--- start ---
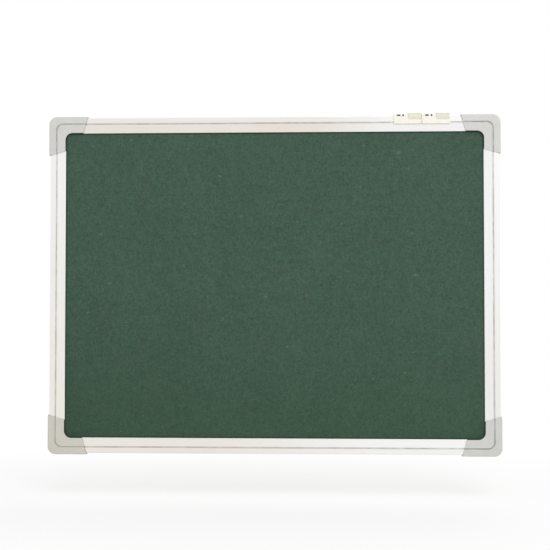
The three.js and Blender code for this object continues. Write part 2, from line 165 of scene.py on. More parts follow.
def stations(start, end, inset, step):
    """Places from start to end: both ends, a place close to each, and even steps between."""
    low, high = start + inset, end - inset
    count = max(1, round((high - low) / step))
    return [start, *(low + (high - low) * i / count for i in range(count + 1)), end]


def held(section, inset=0.5, step=9.0):
    """Adds points along each long edge, close to its ends, so that wear stays near corners."""
    points = []
    for i, (x, y) in enumerate(section):
        next_x, next_y = section[(i + 1) % len(section)]
        points.append((x, y))
        length = math.hypot(next_x - x, next_y - y)
        if length > 3 * inset:
            for along in stations(0, length, inset, step)[1:-1]:
                share = along / length
                points.append((x + (next_x - x) * share, y + (next_y - y) * share))
    return points


def skin(name, *rows):
    """One object of closed skins. Each is a row of equal rings, joined and capped."""
    points, faces = [], []
    for rings in rows:
        start, size = len(points), len(rings[0])
        points += [p for ring in rings for p in ring]
        for r in range(len(rings) - 1):
            for i in range(size):
                a, b = start + r * size + i, start + r * size + (i + 1) % size
                faces.append((a, b, b + size, a + size))
        faces.append(tuple(range(start, start + size))[::-1])
        faces.append(tuple(range(len(points) - size, len(points))))
    return new_object(name, points, faces)


def apply_modifiers(made):
    bpy.context.view_layer.update()
    shown = made.evaluated_get(bpy.context.evaluated_depsgraph_get())
    mesh = bpy.data.meshes.new_from_object(shown)
    made.modifiers.clear()
    made.data = mesh
    finish_mesh(mesh)
    return made


def soften_edges(made, width, segments=2):
    bevel = made.modifiers.new("edges", "BEVEL")
    bevel.width = width * MM
    bevel.segments = segments
    bevel.limit_method = "ANGLE"
    bevel.angle_limit = BEVEL_ANGLE
    return apply_modifiers(made)


def combine(made, others, operation):
    for other in others:
        step = made.modifiers.new("boolean", "BOOLEAN")
        step.operation = operation
        step.object = other
        step.solver = "EXACT"
    apply_modifiers(made)
    for other in others:
        bpy.data.objects.remove(other)
    return made


# %% [markdown]
# The sides and the corners are the same pieces turned a quarter turn at a time, so each is
# modelled once, as the top side or the top left corner, and carried round. Its own frame has x
# along the side, width down from the outer edge and depth from the wall.

# %% Carrying pieces round the board
SIDES = {
    "top": (0, BOARD_TOP, 0, BOARD_WIDTH),
    "right": (BOARD_RIGHT, MIDDLE_Z, 1, BOARD_HEIGHT),
    "bottom": (0, BOARD_BOTTOM, 2, BOARD_WIDTH),
    "left": (BOARD_LEFT, MIDDLE_Z, 3, BOARD_HEIGHT),
}
CORNERS = {
    "top_left": (BOARD_LEFT, BOARD_TOP, 0),
    "top_right": (BOARD_RIGHT, BOARD_TOP, 1),
    "bottom_right": (BOARD_RIGHT, BOARD_BOTTOM, 2),
    "bottom_left": (BOARD_LEFT, BOARD_BOTTOM, 3),
}


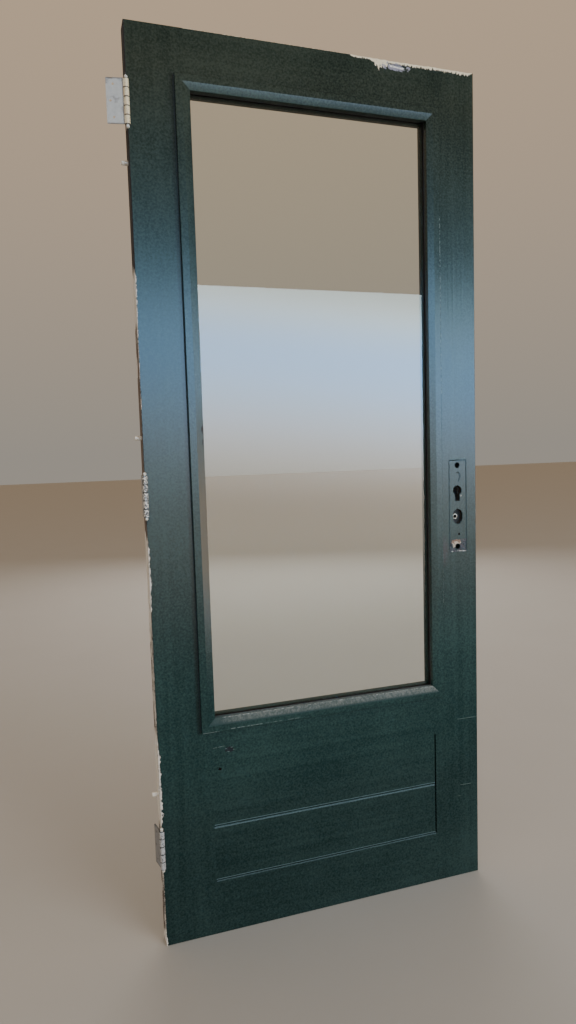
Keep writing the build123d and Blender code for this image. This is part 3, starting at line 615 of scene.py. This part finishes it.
# %% Upright moulding finish
slope_middle, slope_half = -0.2818, 8.9 * mm
upright_paint = Painted("upright_moulding_paint", upright)
tree = upright_paint.tree
off_middle = calc(tree, "ABSOLUTE", calc(tree, "ADD", upright_paint.apart["X"], -slope_middle))
on_slope = calc(tree, "LESS_THAN", off_middle, slope_half)
# Painted reflection: a brown tone on the left moulding's slope that comes and goes along its height.
brown_reflection = upright_paint.along(
    "Z", (560, 0.0), (640, 0.05), (700, 0.15), (780, 0.4), (850, 0.75), (1000, 0.8), (1080, 0.5),
    (1160, 0.25), (1240, 0.1), (1420, 0.04), (1500, 0.0))
upright_paint.layer(calc(tree, "MULTIPLY", on_slope, brown_reflection), slope_brown_reflection, rough=1.0)
for z, half_w, half_h in ((1158, 2.4, 9), (1128, 1.6, 6)):
    upright_paint.patch(-277.5, z, half_w, half_h, dark_brown, ragged=1.2, grain=170.0, y=-26)
# Painted highlights: broken pale lines along the right moulding's arris.
upright_paint.scratch(306.0, 1230, 306.0, 1640, 0.9, arris_highlight, wander=0.6, breaks=0.52, y=-29.6)
upright_paint.scratch(306.0, 720, 306.0, 1010, 0.8, pale_scuff_and_highlight, wander=0.6, breaks=0.5, y=-29.6)
upright_moulding_paint = upright_paint.done()

# %% [markdown]
# The two level mouldings share a finish, and their heights tell them apart. The top one's
# slope faces down and is rougher than the faces. The bottom one's slope faces up, so dust
# settles on it, thickest away from the left corner, and its paler tone is also painted light
# from above. Pale flecks along the glass and broken pale lines along the moulding's face are
# painted highlights.

# %% Level moulding finish
level_paint = Painted("level_moulding_paint", level)
tree = level_paint.tree
# Painted highlights: broken pale lines along the bottom moulding, where its arris catches the light.
for x0, x1, z, width, breaks, strength in (
        (-303, -268, 482.4, 1.0, 0.36, 0.45), (-240, -166, 485.0, 1.0, 0.44, 0.5),
        (-166, -60, 485.6, 0.9, 0.54, 0.3)):
    level_paint.scratch(x0, z, x1, z + 0.6, width, arris_highlight, wander=0.9, breaks=breaks, y=-29.8,
                        strength=strength)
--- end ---
Stated problem
Reproduce the listing above exactly from the line containing "Keep writing the" through its last line, with both of those lines included.

Answer to the problem
Keep writing the build123d and Blender code for this image. This is part 3, starting at line 615 of scene.py. This part finishes it.
# %% Upright moulding finish
slope_middle, slope_half = -0.2818, 8.9 * mm
upright_paint = Painted("upright_moulding_paint", upright)
tree = upright_paint.tree
off_middle = calc(tree, "ABSOLUTE", calc(tree, "ADD", upright_paint.apart["X"], -slope_middle))
on_slope = calc(tree, "LESS_THAN", off_middle, slope_half)
# Painted reflection: a brown tone on the left moulding's slope that comes and goes along its height.
brown_reflection = upright_paint.along(
    "Z", (560, 0.0), (640, 0.05), (700, 0.15), (780, 0.4), (850, 0.75), (1000, 0.8), (1080, 0.5),
    (1160, 0.25), (1240, 0.1), (1420, 0.04), (1500, 0.0))
upright_paint.layer(calc(tree, "MULTIPLY", on_slope, brown_reflection), slope_brown_reflection, rough=1.0)
for z, half_w, half_h in ((1158, 2.4, 9), (1128, 1.6, 6)):
    upright_paint.patch(-277.5, z, half_w, half_h, dark_brown, ragged=1.2, grain=170.0, y=-26)
# Painted highlights: broken pale lines along the right moulding's arris.
upright_paint.scratch(306.0, 1230, 306.0, 1640, 0.9, arris_highlight, wander=0.6, breaks=0.52, y=-29.6)
upright_paint.scratch(306.0, 720, 306.0, 1010, 0.8, pale_scuff_and_highlight, wander=0.6, breaks=0.5, y=-29.6)
upright_moulding_paint = upright_paint.done()

# %% [markdown]
# The two level mouldings share a finish, and their heights tell them apart. The top one's
# slope faces down and is rougher than the faces. The bottom one's slope faces up, so dust
# settles on it, thickest away from the left corner, and its paler tone is also painted light
# from above. Pale flecks along the glass and broken pale lines along the moulding's face are
# painted highlights.

# %% Level moulding finish
level_paint = Painted("level_moulding_paint", level)
tree = level_paint.tree
# Painted highlights: broken pale lines along the bottom moulding, where its arris catches the light.
for x0, x1, z, width, breaks, strength in (
        (-303, -268, 482.4, 1.0, 0.36, 0.45), (-240, -166, 485.0, 1.0, 0.44, 0.5),
        (-166, -60, 485.6, 0.9, 0.54, 0.3)):
    level_paint.scratch(x0, z, x1, z + 0.6, width, arris_highlight, wander=0.9, breaks=breaks, y=-29.8,
                        strength=strength)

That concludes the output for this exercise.